I suppose all ideas and memes are derived from reality in the sense that one has to have some kind of experience to even conceive or express such notions. But some mathematical abstractions are so far-fetched that the connection to concrete experience is distant or obscure. Where in the cosmos will you find a Klein Bottle? Many of the mathematical ideas are the result of analogy and metaphor, not similarity and difference. Cantor derived some of his set theoretical ideas from the operation of matching. How do you tell when two heaps of whatever discrete objects have the same number of items? Cantor extended the idea to infinite sets. Some mathematicians reacted in a very hostile manner to the notion of a completed infinite set of anything, however abstract. Very few mathematical ideas of any consequence are readily derived from ordinary experience. Even the objects of Euclidean Geometry, points, lines, circles, etc. etc. as Euclid conceived them are nowhere to be found in the real world. Are there any physical objects that have no parts, for example? That is Euclid's definition of a point.
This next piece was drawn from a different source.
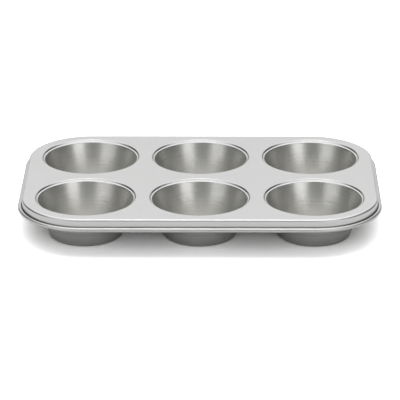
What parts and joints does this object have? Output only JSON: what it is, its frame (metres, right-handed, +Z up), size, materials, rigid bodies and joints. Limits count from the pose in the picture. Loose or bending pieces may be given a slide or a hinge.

While abstract mathematical systems, qua abstract systems, have a very distant relation (if any) to physical reality some can be made useful by associating a mathematical object with either a physical object or operation performed on a physical objects. That is how mathematics becomes a tool for physicists. This is somewhat analogous to making the characters of a novel or other fantasy "come alive", by dramatizing them with real live people. Fictional characters do not exist in the real world. Neither do dragons or unicorns, but we can have very real stories about them. Or we can liken out fictions to real live people. That is how satires bite. Fiction, qua fiction, is divorced from reality. There is no John Galt. There never was a John Galt who invented an atmospheric electric generated that violated several thermodynamical laws. I am sorry to bring you such disappointing news.